No sitting president has ever been subpoenaed to provide personal testimony before a grand jury. Although Clinton could challenge the constitutionality of the subpoena, conceivably tying up the issue for months in court, the prospect of being seen defying efforts to obtain his testimony is not a politically appealing one.
Hatch said yesterday that Starr "is within his rights to require [Clinton] to go to the courthouse before the grand jury. On the other hand, the president is a busy man.

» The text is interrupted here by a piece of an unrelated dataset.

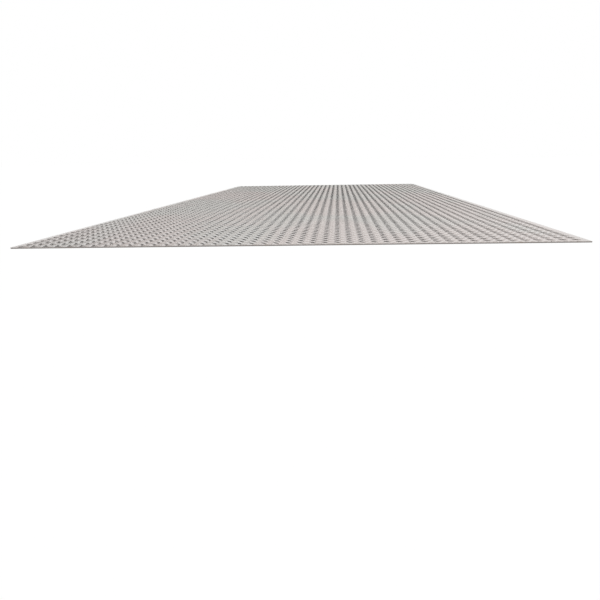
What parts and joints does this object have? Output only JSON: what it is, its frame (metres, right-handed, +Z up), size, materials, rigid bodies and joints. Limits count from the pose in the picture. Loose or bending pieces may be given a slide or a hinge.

We should do everything we can to accommodate him and his schedule and the difficult job he has." But however Clinton and Starr arrange his testimony, Hatch said, "he owes an obligation to the people of America to tell the truth here and to comply with a subpoena of the courts."
Senate Majority Whip Don Nickles (R-Okla.), speaking on NBC's "Meet the Press," accused the president of "stonewalling for a long time" and trying to bury the news of the subpoena by leaking it late Friday night, when it would be eclipsed by news of the shooting of two Capitol Police officers.
White House spokesman Jim Kennedy called the charge "ludicrous," saying "news reports regarding subpoenas were well in circulation prior to the time of the shootings."
But some White House allies were telling reporters throughout the day Friday that while negotiations over Clinton testimony were ongoing, no subpoena had been served on the president.
White House adviser Rahm Emanuel, appearing on "Meet the Press" yesterday, repeated earlier White House attacks on Starr, noting Aug. 5 will mark the fourth anniversary of Starr's appointment, initially to investigate Clinton's Whitewater land dealings in Arkansas.
"I don't think any American ever thought four years ago that we would be at this situation ... that we would not be able to come to a conclusion over a 24-year-old real estate deal," he said. "We do know it's one of the longest-standing investigations, one of the most intrusive investigations."
Staff writer Ceci Connolly contributed to this report.